When it fell upon my shoulders to secure the booty, I would start off by letting my adrenaline force my feet to pedal past the park that lay behind our house. I tried not to think of the boys who walked through the park wearing dark trench coats and chains, or the marijuana smoke that sometimes wafted through the trees, across the creek and into our backyard. I even tried not to think about the crawdads that sat upon the rocks under the bridge with all their millions of babies clinging to their underbellies and crawling all over the rotting leaves and mud.
Pedal faster, faster, faster.
After a few turns there was a straightaway that climbed a very slight hill. The sun was sometimes beginning it's decent by this time, and that added to my sense of urgency. I would pedal past a house where, oftentimes, two black girls would be standing in their front yard with a boom box blasting Salt n' Peppa's "Let's Talk About Sex". They were dressed in their scandalously tight jeans and midriff shirts, hips swinging in suggestive circles, and they were making up their own dance moves to the song. I was sure that I would be in deep trouble just for unintentionally listening to the lyrics of that song, so I tried to avert my eyes and shut off my ears. But I couldn't help oogling at their lurid moves and natural rhythm. I pedaled faster and faster, trying to escape the music.
"Let's talk about sex, baby,
Let's talk about you and me,"
(No! Must go faster!)
"Let's talk about all the good things and the bad things
That may be. Let's talk about sex..."
Where was those girls' mother? Why did they have to make this even worse for me?
Pedal, pedal, pedal. Hurry! Before they catch sight of you and try to give you a make-over and a dancing lesson!
Next came the most frightening and dangerous part of the trip: crossing Murray Boulevard. Murray was a very busy road with cars whizzing along at about 200 miles an hour, one lane, I believe, in each direction, maybe two, with a turning lane in the middle. I knew at this point that it was time to take a deep breath and wait. This part of the journey could not be rushed. You don't take your time and you could be squashed flat before you even reached the middle of the first lane. Look both ways...car coming...look again...might be enough time, but don't risk it....look both ways...this could be it...yeah, that truck is a good ways off...look once more, just to be sure...GO! I don't recall ever coming close to being hit, nor was I ever honked at, to the best of my recollection. Once across, it was just a few yards to the parking lot of the Circle K Mini-Mart.
Inside the Mini-Mart was row after row of dazzling candy displays. I passed the Mambas and the Bonkers and the Whatchamacallits, the SweeTarts, the Nerds and even the Bubblicious. On the very bottom shelf were the boxes of Jolly Rancher Sticks, all for fifteen cents each. On a good day we had enough money to get eight or ten of them, and then it was up to the check-out counter, where I held my breath hoping that the clerk wouldn't ask me where my parents were, or if I had come alone. I was too naive to know that Mini-Mart clerks rarely care about that type of thing.

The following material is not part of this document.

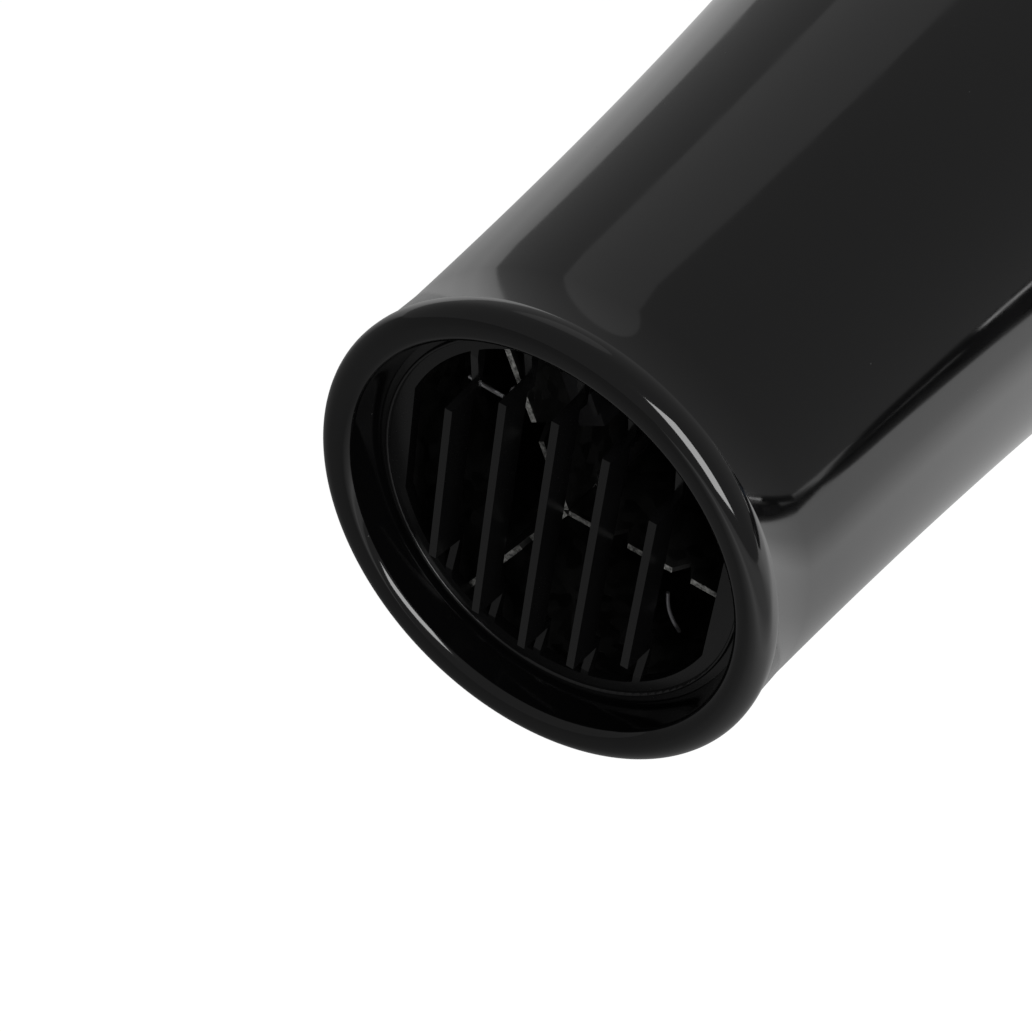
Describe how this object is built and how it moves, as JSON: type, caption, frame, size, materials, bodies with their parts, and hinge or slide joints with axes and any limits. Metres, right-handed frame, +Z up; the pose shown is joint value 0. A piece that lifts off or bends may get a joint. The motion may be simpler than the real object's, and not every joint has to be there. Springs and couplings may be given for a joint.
{
  "type": "hair dryer",
  "caption": "Pistol-shaped hair dryer with a slim flared barrel, a round outlet behind a barred grille, a fan housing and a switch handle.",
  "frame": {"origin": "on the barrel's axis, in the middle of the collar behind the outlet lip that a nozzle clips onto", "axes": "-Y is where the air leaves along the barrel's axis, +X is along the handle towards the cord inlet, +Z is up with the dryer lying on its side, square to both"},
  "size_m": [0.2449, 0.21, 0.0856],
  "materials": {
    "gloss_shell": "polished black moulded plastic",
    "satin_black": "fine satin black moulded plastic",
    "heat_plastic": "dark glass-filled heat-resistant plastic",
    "fan_plastic": "dark grey satin plastic",
    "mica": "flaky pressed mica board",
    "heater_wire": "oxidised resistance wire",
    "steel": "plated steel",
    "screw_steel": "blackened steel",
    "brass": "bright brass",
    "bronze": "sintered bronze",
    "armature": "enamelled copper windings on laminations",
    "ferrite": "dark ferrite",
    "circuit_board": "phenolic circuit board",
    "component": "black epoxy",
    "switch_body": "black switch housing",
    "capacitor": "yellow-brown dipped film capacitor",
    "key": "satin dark grey keys",
    "cool_key": "blue-grey button",
    "rubber": "soft black rubber"
  },
  "bodies": {
    "housing": {"barrel_shell": "gloss_shell", "case_screws": "screw_steel", "clamp_screws": "screw_steel", "cool_shot_spring": "steel", "cool_shot_switch": "component", "cord_clamp": "switch_body", "cord_gland": "rubber", "fan_duct": "heat_plastic", "front_bearing": "bronze", "handle_end_cap": "gloss_shell", "heater_carrier": "heat_plastic", "heater_rivets": "brass", "heater_tie_rod": "steel", "heater_wire_low": "heater_wire", "heater_wire_main": "heater_wire", "loop_pin": "steel", "lower_case_half": "gloss_shell", "mica_board_lower": "mica", "mica_board_stem": "mica", "mica_board_upper": "mica", "mica_tube": "mica", "motor_can": "steel", "motor_end_cap": "heat_plastic", "motor_magnet_ring": "ferrite", "motor_mount": "heat_plastic", "motor_terminals": "brass", "outlet_grille": "satin_black", "rear_bearing": "bronze", "rectifier_board": "circuit_board", "rectifier_diodes": "component", "suppression_capacitor": "capacitor", "switch_bezel": "satin_black", "switch_block": "switch_body", "thermal_fuse": "steel", "thermostat": "component", "upper_case_half": "gloss_shell"},
    "rotor": {"fan_impeller": "fan_plastic", "motor_shaft": "steel", "motor_armature": "armature", "motor_commutator": "brass"},
    "speed_rocker": {"speed_rocker": "key"},
    "heat_rocker": {"heat_rocker": "key"},
    "cool_shot_button": {"cool_shot_button": "cool_key"},
    "rear_cover": {"rear_cover": "gloss_shell", "filter_frame": "satin_black", "filter_mesh": "steel"},
    "hang_loop": {"hang_loop": "satin_black"}
  },
  "joints": [
    {"name": "fan_spin", "type": "hinge", "parent": "housing", "child": "rotor", "pos_m": [0, 0.14, 0], "axis": [0, 1, 0], "continuous": true},
    {"name": "speed_rocker_tilt", "type": "hinge", "parent": "housing", "child": "speed_rocker", "pos_m": [0.091, 0.1377, 0], "axis": [0, 0, 1], "range_deg": [0, 18]},
    {"name": "heat_rocker_tilt", "type": "hinge", "parent": "housing", "child": "heat_rocker", "pos_m": [0.119, 0.1377, 0], "axis": [0, 0, 1], "range_deg": [0, 18]},
    {"name": "cool_shot_press", "type": "slide", "parent": "housing", "child": "cool_shot_button", "axis": [0, 1, 0], "range_m": [0, 0.0025], "stiffness_N_per_m": 400, "springref_m": -0.002, "deforming": ["cool_shot_spring"]},
    {"name": "rear_cover_twist", "type": "hinge", "parent": "housing", "child": "rear_cover", "pos_m": [0, 0.19, 0], "axis": [0, 1, 0], "range_deg": [0, 20]},
    {"name": "hang_loop_swing", "type": "hinge", "parent": "housing", "child": "hang_loop", "pos_m": [0.1806, 0.1383, 0], "axis": [0, 0, 1], "range_deg": [-60, 50]}
  ]
}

The trip home was all about speed. Clutching a little paper sack filled with our spoils, eyes focused on the road ahead. If Mom and Dad had gotten home before the Candy Runner, there would surely be blistered butts and groundings and extra chores and all kinds of unpleasantry. There was absolutely more concern about getting home before Mom and Dad than there was about getting to the Mini-Mart without being abducted by a freak in the park or squished by a car. In fact, had one of us ever ridden up to the house to find the family minivan already parked in the driveway, I would hope that we would have been smart enough to just keep riding and never look back.
As it was, we never did get caught making one of our Jolly Rancher runs. The runner would arrive home, the three lucky ones who had stayed behind would finally stop praying for the runner's safe and undetected return, and we would all greedily choose a stick and then stash the rest in our bedroom closets, hidden in their paper sack until the next time Mom and Dad went out.
Those were the good ol' days when I was ignorant to the dangers of the world and completely hooked on those cinnamon flavored Jolly Ranchers.
I really hope my kids aren't as dumb as I was.
7 comments:
I have a bagful of emotions reading those stories. I had goose bumps an dy heart was racing all at the same time.
Ok, first of all, ditto on the Dad Sayings, but ours was "Dame lo" which is Spanish for either give me that or put that down, I don't remember which. And secondly, your parents are going to be so mad when they read this!!! Wooo! I know, because we 4 siblings also like to torture our parents with "True Confessions of Childhood and Adolescence" until they can't handle it and have to leave the room!
As I remember it, I decided to leave after being threatened with a butcher knife for not doing your dishes!
That was great. It is exactly those types of things, some slightly different for me and my sisters, that make Todd and I wary when our boys call us and ask us when we are getting home.
I can't help but wonder if they are needing to know so they can cover something up or if they are just needing to know how much time they have to screw around.
Regardless we leave the time ambiguous, to keep them on their toes.
Kellie...I still think you're remembering a movie you saw or the time I did that to Natalie. If it was in fact you, then it happened years later, when we lived in Battle Ground. :)
Yes, I vividly remember being held at knife point in the kitchen after I took a pillow fight a little too far. Word to the wise - never hold a pillow on top of Bethany and sit on it. :)
I also vividly remember those trips to the Circle K and the terror and adrenaline pumping through my body. Oh, the stupid things we did. But man, those jolly rancher sticks were so good!
See, Kellie! It was Natalie. And I'm 110% sure that I only threatened someone with a knife once in my life. Though I never would have guessed that it was over a pillow fight.